- [COLLECTED MATERIAL]:
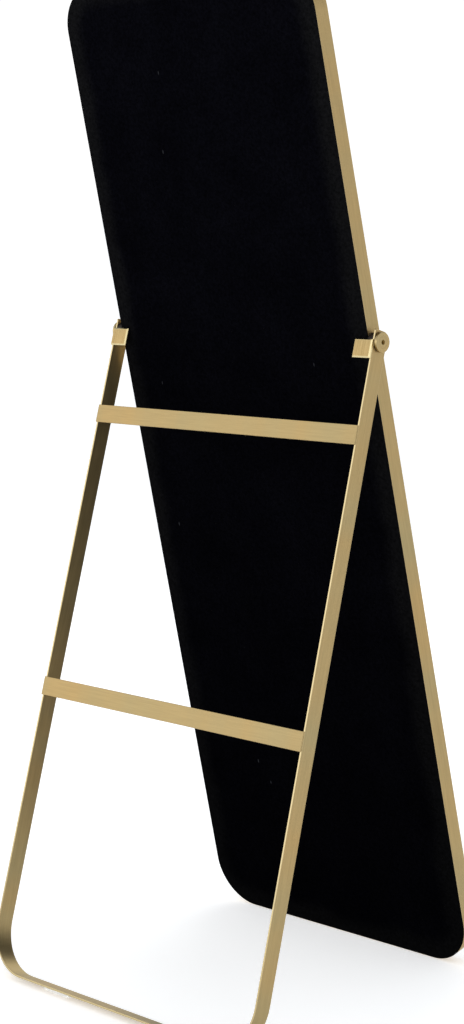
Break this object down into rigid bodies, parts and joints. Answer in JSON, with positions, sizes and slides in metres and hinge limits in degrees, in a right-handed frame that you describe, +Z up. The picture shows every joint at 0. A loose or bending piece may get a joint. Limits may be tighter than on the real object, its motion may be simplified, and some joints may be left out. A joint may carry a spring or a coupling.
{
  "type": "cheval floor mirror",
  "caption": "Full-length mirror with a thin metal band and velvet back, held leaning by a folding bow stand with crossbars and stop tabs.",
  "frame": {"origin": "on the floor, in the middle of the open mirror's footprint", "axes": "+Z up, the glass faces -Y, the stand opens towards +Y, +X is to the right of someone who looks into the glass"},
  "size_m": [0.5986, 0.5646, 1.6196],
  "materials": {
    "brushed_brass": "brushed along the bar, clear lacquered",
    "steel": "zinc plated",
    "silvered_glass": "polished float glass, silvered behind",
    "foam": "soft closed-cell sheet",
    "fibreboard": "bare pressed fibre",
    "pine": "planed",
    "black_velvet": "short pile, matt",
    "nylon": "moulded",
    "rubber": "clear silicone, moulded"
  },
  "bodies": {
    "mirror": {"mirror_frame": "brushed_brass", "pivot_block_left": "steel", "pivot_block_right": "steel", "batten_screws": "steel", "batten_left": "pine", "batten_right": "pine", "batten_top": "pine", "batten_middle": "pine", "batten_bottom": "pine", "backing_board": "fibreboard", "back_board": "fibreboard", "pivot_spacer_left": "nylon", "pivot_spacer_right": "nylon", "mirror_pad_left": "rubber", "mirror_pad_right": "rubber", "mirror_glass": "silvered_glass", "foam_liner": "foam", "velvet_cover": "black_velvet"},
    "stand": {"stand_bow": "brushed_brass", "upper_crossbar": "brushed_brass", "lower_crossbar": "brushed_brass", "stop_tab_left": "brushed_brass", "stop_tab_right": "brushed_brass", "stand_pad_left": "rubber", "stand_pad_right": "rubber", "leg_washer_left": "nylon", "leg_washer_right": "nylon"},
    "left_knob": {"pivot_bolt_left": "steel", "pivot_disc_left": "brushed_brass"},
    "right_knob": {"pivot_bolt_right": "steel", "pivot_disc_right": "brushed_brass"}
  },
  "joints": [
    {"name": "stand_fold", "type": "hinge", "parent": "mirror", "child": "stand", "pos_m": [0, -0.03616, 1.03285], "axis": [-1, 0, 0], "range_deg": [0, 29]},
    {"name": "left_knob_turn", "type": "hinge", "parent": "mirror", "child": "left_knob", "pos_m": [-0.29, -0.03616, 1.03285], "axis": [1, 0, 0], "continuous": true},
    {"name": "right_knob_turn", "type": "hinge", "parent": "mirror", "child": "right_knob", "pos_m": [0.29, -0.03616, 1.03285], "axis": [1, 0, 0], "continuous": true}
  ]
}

- [DO THIS]: Copy all of the material word for word.

- [FINISHED TASK]:
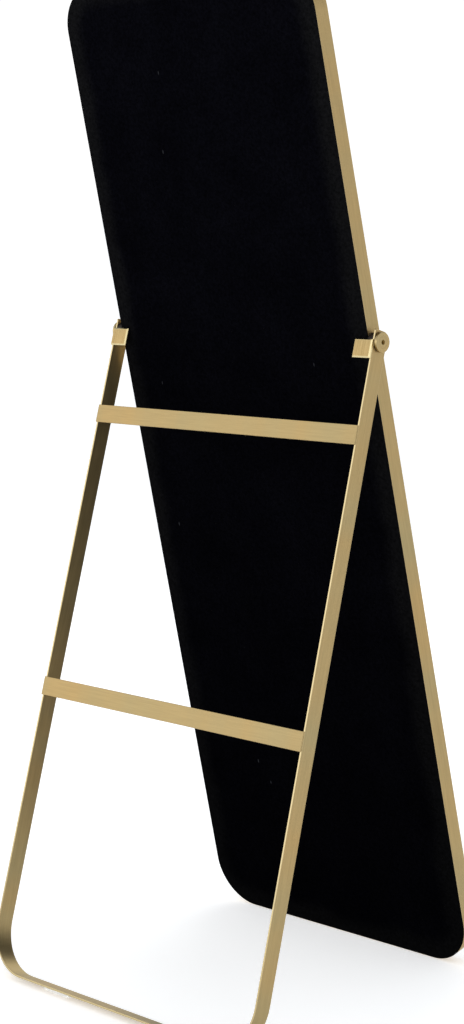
Break this object down into rigid bodies, parts and joints. Answer in JSON, with positions, sizes and slides in metres and hinge limits in degrees, in a right-handed frame that you describe, +Z up. The picture shows every joint at 0. A loose or bending piece may get a joint. Limits may be tighter than on the real object, its motion may be simplified, and some joints may be left out. A joint may carry a spring or a coupling.
{
  "type": "cheval floor mirror",
  "caption": "Full-length mirror with a thin metal band and velvet back, held leaning by a folding bow stand with crossbars and stop tabs.",
  "frame": {"origin": "on the floor, in the middle of the open mirror's footprint", "axes": "+Z up, the glass faces -Y, the stand opens towards +Y, +X is to the right of someone who looks into the glass"},
  "size_m": [0.5986, 0.5646, 1.6196],
  "materials": {
    "brushed_brass": "brushed along the bar, clear lacquered",
    "steel": "zinc plated",
    "silvered_glass": "polished float glass, silvered behind",
    "foam": "soft closed-cell sheet",
    "fibreboard": "bare pressed fibre",
    "pine": "planed",
    "black_velvet": "short pile, matt",
    "nylon": "moulded",
    "rubber": "clear silicone, moulded"
  },
  "bodies": {
    "mirror": {"mirror_frame": "brushed_brass", "pivot_block_left": "steel", "pivot_block_right": "steel", "batten_screws": "steel", "batten_left": "pine", "batten_right": "pine", "batten_top": "pine", "batten_middle": "pine", "batten_bottom": "pine", "backing_board": "fibreboard", "back_board": "fibreboard", "pivot_spacer_left": "nylon", "pivot_spacer_right": "nylon", "mirror_pad_left": "rubber", "mirror_pad_right": "rubber", "mirror_glass": "silvered_glass", "foam_liner": "foam", "velvet_cover": "black_velvet"},
    "stand": {"stand_bow": "brushed_brass", "upper_crossbar": "brushed_brass", "lower_crossbar": "brushed_brass", "stop_tab_left": "brushed_brass", "stop_tab_right": "brushed_brass", "stand_pad_left": "rubber", "stand_pad_right": "rubber", "leg_washer_left": "nylon", "leg_washer_right": "nylon"},
    "left_knob": {"pivot_bolt_left": "steel", "pivot_disc_left": "brushed_brass"},
    "right_knob": {"pivot_bolt_right": "steel", "pivot_disc_right": "brushed_brass"}
  },
  "joints": [
    {"name": "stand_fold", "type": "hinge", "parent": "mirror", "child": "stand", "pos_m": [0, -0.03616, 1.03285], "axis": [-1, 0, 0], "range_deg": [0, 29]},
    {"name": "left_knob_turn", "type": "hinge", "parent": "mirror", "child": "left_knob", "pos_m": [-0.29, -0.03616, 1.03285], "axis": [1, 0, 0], "continuous": true},
    {"name": "right_knob_turn", "type": "hinge", "parent": "mirror", "child": "right_knob", "pos_m": [0.29, -0.03616, 1.03285], "axis": [1, 0, 0], "continuous": true}
  ]
}